Write out the complete material exactly as it stands.

-- Start of GIVEN DATA --

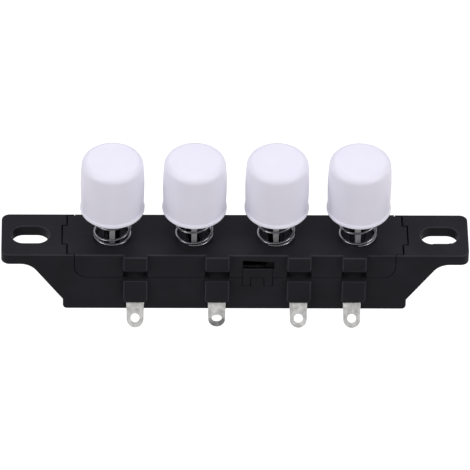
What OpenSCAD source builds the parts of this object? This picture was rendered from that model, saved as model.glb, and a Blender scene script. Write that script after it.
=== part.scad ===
// Four-key piano switch for a fan or cooker hood: three latching speed keys and
// one key that releases them.
// Frame: X runs along the row of keys, Y from the front (-) to the back (+), Z up.
// Origin: on the top face of the ears, halfway between the two mounting slots.
// Keys are counted 0 to 3 from the left; key 3 is the release key.

/* [Housing] */
// Distance between neighbouring keys
key_pitch = 18.4; // [17.5:0.1:20]
// From an outer key's axis to the housing's end face
end_margin = 11.1; // [10.6:0.1:13]
// Depth of the housing and its ears, front to back
body_d = 13.8; // [13.6:0.1:16]
// Height of the housing below its top face
body_h = 16.2; // [15.9:0.1:18]
// Thickness of the front and back walls
wall_t = 1.6; // [1.5:0.05:1.7]
// Thickness of the end walls
end_wall_t = 2.2; // [1.9:0.1:2.6]
// Thickness of the floor
floor_t = 1.5; // [1.2:0.1:1.7]
// Radius of the housing's lower corners, seen from the front
body_corner_r = 1; // [0.4:0.1:1.5]

/* [Ears] */
// Length of each ear beyond the housing's end face
ear_l = 13.8; // [13:0.1:16]
// Thickness of an ear
ear_t = 2.85; // [2:0.05:3.5]
// Radius of an ear's outer corners, seen from above
ear_corner_r = 1.8; // [0.5:0.1:3]
// From the housing's end face to the centre of the mounting slot
slot_inset = 7.3; // [6.5:0.1:8]
// Length of a mounting slot, end to end
slot_l = 8.5; // [7:0.1:10]
// Width of a mounting slot
slot_w = 5.5; // [4.8:0.1:6.5]
// Thickness of the web under the front edge of each ear
web_t = 1.5; // [1:0.1:2]
// How far the web reaches out along the ear
web_l = 9.5; // [8:0.1:10]
// Radius of the hollow where the web meets the ear
web_r = 4.2; // [3:0.1:5]
// Angle of the web's sloping edge
web_angle = 55.5; // [52:0.5:58]

/* [Cover] */
// Thickness of the cover's top plate
cover_t = 1.6; // [1.3:0.05:1.9]
// From the housing's end face to the end of the top plate
cover_end_gap = 1.1; // [0.9:0.05:1.3]
// How far the plate's ends stand back from the front and back faces
cover_step = 0.5; // [0.3:0.05:0.6]
// Width of the tongue in the middle of each end
tongue_w = 6; // [4:0.1:8]
// Length of the tongue beyond the plate
tongue_l = 1.1; // [0.5:0.05:1.4]
// From the housing's end face to the end of a skirt
skirt_end_gap = 2.7; // [2.2:0.1:3.5]
// Depth of the skirts below the top face
skirt_h = 6.65; // [6.2:0.05:6.8]
// Thickness of the skirts
skirt_t = 0.9; // [0.8:0.05:0.95]
// Radius of the skirts' lower corners
skirt_corner_r = 3; // [1:0.1:4]
// Joint line between the cover and the housing
seam = 0.12; // [0.06:0.01:0.15]
// Wider joint round the ends of the top plate
end_seam = 0.3; // [0.2:0.05:0.4]

/* [Catches] */
// Left edge of the catch window
catch_x = 1.7; // [0.5:0.1:2.2]
// Width of the catch window
catch_w = 7.1; // [6.5:0.1:7.6]
// Width of each of the two catch legs
catch_leg_w = 1.8; // [1.4:0.1:2.2]
// How far the legs reach below the top face
catch_leg_z = 9.2; // [8.6:0.1:10]
// Top of the window below the top face
window_top = 1.75; // [1.7:0.01:1.9]
// Bottom of the window below the top face
window_bottom = 3.9; // [3.6:0.1:4.4]
// How far the barbs on the legs reach into the housing's wall
barb_out = 0.3; // [0.2:0.05:0.35]
// Height of the barbs
barb_h = 0.8; // [0.6:0.1:1]
// Depth of the grooves that set the catch off from its skirt
catch_groove = 0.4; // [0.2:0.05:0.5]

/* [Terminal bays] */
// From a speed key's axis to its bay
bay_offset = 5.2; // [4.9:0.1:5.5]
// From the release key's axis to the common bay
common_bay_offset = -0.85; // [-1.5:0.05:1]
// Width of the bosses over and under a bay
boss_w = 5.4; // [5.2:0.1:6.2]
// How far the bosses stand out from the front face
boss_out = 0.9; // [0.8:0.05:1.2]
// Bottom of the upper boss below the top face
upper_boss_h = 4.2; // [3:0.05:4.5]
// Top of the lower boss below the top face
lower_boss_top = 7; // [6.97:0.01:7.2]
// Bottom of the lower boss below the top face
lower_boss_bottom = 13.5; // [12.8:0.1:13.8]
// Radius of the lower boss's bottom corners
boss_corner_r = 0.9; // [0.3:0.1:1.2]
// Front wall of the lower boss
boss_wall_t = 0.5; // [0.4:0.05:0.6]
// Thickness of the cover's plug that closes the bay
plug_t = 0.5; // [0.4:0.05:0.6]
// Thickness of the tongue that carries the plug
plug_stalk_t = 0.55; // [0.45:0.05:0.6]

/* [Terminals] */
// Width of a terminal strip
strip_w = 4; // [3.8:0.05:4.2]
// Thickness of the terminal strips and the busbar
strip_t = 0.5; // [0.4:0.05:0.55]
// Forward bend of the solder lugs
lug_bend = 42; // [20:1:60]
// Inner radius of that bend
lug_bend_r = 0.4; // [0.2:0.05:0.6]
// Length of a lug from the bend to its round end
lug_l = 5.65; // [5:0.05:7]
// Width of a lug at its round end
lug_end_w = 3.8; // [3.4:0.1:3.9]
// Diameter of the wire hole in a lug
lug_hole_d = 2; // [1.5:0.1:2.2]
// How far the hole's centre lies above the centre of the round end
lug_hole_rise = 0.25; // [0:0.05:0.5]
// Width of the oval hole in the second lug
oval_hole_w = 2.3; // [1.8:0.1:2.4]
// Height of that oval hole
oval_hole_h = 1.4; // [1.2:0.1:1.8]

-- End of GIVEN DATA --

TASK SOLUTION ▸
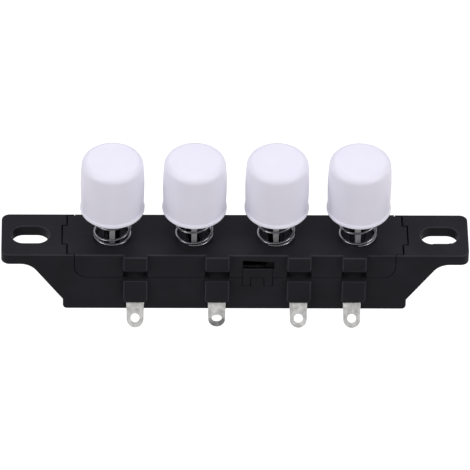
What OpenSCAD source builds the parts of this object? This picture was rendered from that model, saved as model.glb, and a Blender scene script. Write that script after it.
=== part.scad ===
// Four-key piano switch for a fan or cooker hood: three latching speed keys and
// one key that releases them.
// Frame: X runs along the row of keys, Y from the front (-) to the back (+), Z up.
// Origin: on the top face of the ears, halfway between the two mounting slots.
// Keys are counted 0 to 3 from the left; key 3 is the release key.

/* [Housing] */
// Distance between neighbouring keys
key_pitch = 18.4; // [17.5:0.1:20]
// From an outer key's axis to the housing's end face
end_margin = 11.1; // [10.6:0.1:13]
// Depth of the housing and its ears, front to back
body_d = 13.8; // [13.6:0.1:16]
// Height of the housing below its top face
body_h = 16.2; // [15.9:0.1:18]
// Thickness of the front and back walls
wall_t = 1.6; // [1.5:0.05:1.7]
// Thickness of the end walls
end_wall_t = 2.2; // [1.9:0.1:2.6]
// Thickness of the floor
floor_t = 1.5; // [1.2:0.1:1.7]
// Radius of the housing's lower corners, seen from the front
body_corner_r = 1; // [0.4:0.1:1.5]

/* [Ears] */
// Length of each ear beyond the housing's end face
ear_l = 13.8; // [13:0.1:16]
// Thickness of an ear
ear_t = 2.85; // [2:0.05:3.5]
// Radius of an ear's outer corners, seen from above
ear_corner_r = 1.8; // [0.5:0.1:3]
// From the housing's end face to the centre of the mounting slot
slot_inset = 7.3; // [6.5:0.1:8]
// Length of a mounting slot, end to end
slot_l = 8.5; // [7:0.1:10]
// Width of a mounting slot
slot_w = 5.5; // [4.8:0.1:6.5]
// Thickness of the web under the front edge of each ear
web_t = 1.5; // [1:0.1:2]
// How far the web reaches out along the ear
web_l = 9.5; // [8:0.1:10]
// Radius of the hollow where the web meets the ear
web_r = 4.2; // [3:0.1:5]
// Angle of the web's sloping edge
web_angle = 55.5; // [52:0.5:58]

/* [Cover] */
// Thickness of the cover's top plate
cover_t = 1.6; // [1.3:0.05:1.9]
// From the housing's end face to the end of the top plate
cover_end_gap = 1.1; // [0.9:0.05:1.3]
// How far the plate's ends stand back from the front and back faces
cover_step = 0.5; // [0.3:0.05:0.6]
// Width of the tongue in the middle of each end
tongue_w = 6; // [4:0.1:8]
// Length of the tongue beyond the plate
tongue_l = 1.1; // [0.5:0.05:1.4]
// From the housing's end face to the end of a skirt
skirt_end_gap = 2.7; // [2.2:0.1:3.5]
// Depth of the skirts below the top face
skirt_h = 6.65; // [6.2:0.05:6.8]
// Thickness of the skirts
skirt_t = 0.9; // [0.8:0.05:0.95]
// Radius of the skirts' lower corners
skirt_corner_r = 3; // [1:0.1:4]
// Joint line between the cover and the housing
seam = 0.12; // [0.06:0.01:0.15]
// Wider joint round the ends of the top plate
end_seam = 0.3; // [0.2:0.05:0.4]

/* [Catches] */
// Left edge of the catch window
catch_x = 1.7; // [0.5:0.1:2.2]
// Width of the catch window
catch_w = 7.1; // [6.5:0.1:7.6]
// Width of each of the two catch legs
catch_leg_w = 1.8; // [1.4:0.1:2.2]
// How far the legs reach below the top face
catch_leg_z = 9.2; // [8.6:0.1:10]
// Top of the window below the top face
window_top = 1.75; // [1.7:0.01:1.9]
// Bottom of the window below the top face
window_bottom = 3.9; // [3.6:0.1:4.4]
// How far the barbs on the legs reach into the housing's wall
barb_out = 0.3; // [0.2:0.05:0.35]
// Height of the barbs
barb_h = 0.8; // [0.6:0.1:1]
// Depth of the grooves that set the catch off from its skirt
catch_groove = 0.4; // [0.2:0.05:0.5]

/* [Terminal bays] */
// From a speed key's axis to its bay
bay_offset = 5.2; // [4.9:0.1:5.5]
// From the release key's axis to the common bay
common_bay_offset = -0.85; // [-1.5:0.05:1]
// Width of the bosses over and under a bay
boss_w = 5.4; // [5.2:0.1:6.2]
// How far the bosses stand out from the front face
boss_out = 0.9; // [0.8:0.05:1.2]
// Bottom of the upper boss below the top face
upper_boss_h = 4.2; // [3:0.05:4.5]
// Top of the lower boss below the top face
lower_boss_top = 7; // [6.97:0.01:7.2]
// Bottom of the lower boss below the top face
lower_boss_bottom = 13.5; // [12.8:0.1:13.8]
// Radius of the lower boss's bottom corners
boss_corner_r = 0.9; // [0.3:0.1:1.2]
// Front wall of the lower boss
boss_wall_t = 0.5; // [0.4:0.05:0.6]
// Thickness of the cover's plug that closes the bay
plug_t = 0.5; // [0.4:0.05:0.6]
// Thickness of the tongue that carries the plug
plug_stalk_t = 0.55; // [0.45:0.05:0.6]

/* [Terminals] */
// Width of a terminal strip
strip_w = 4; // [3.8:0.05:4.2]
// Thickness of the terminal strips and the busbar
strip_t = 0.5; // [0.4:0.05:0.55]
// Forward bend of the solder lugs
lug_bend = 42; // [20:1:60]
// Inner radius of that bend
lug_bend_r = 0.4; // [0.2:0.05:0.6]
// Length of a lug from the bend to its round end
lug_l = 5.65; // [5:0.05:7]
// Width of a lug at its round end
lug_end_w = 3.8; // [3.4:0.1:3.9]
// Diameter of the wire hole in a lug
lug_hole_d = 2; // [1.5:0.1:2.2]
// How far the hole's centre lies above the centre of the round end
lug_hole_rise = 0.25; // [0:0.05:0.5]
// Width of the oval hole in the second lug
oval_hole_w = 2.3; // [1.8:0.1:2.4]
// Height of that oval hole
oval_hole_h = 1.4; // [1.2:0.1:1.8]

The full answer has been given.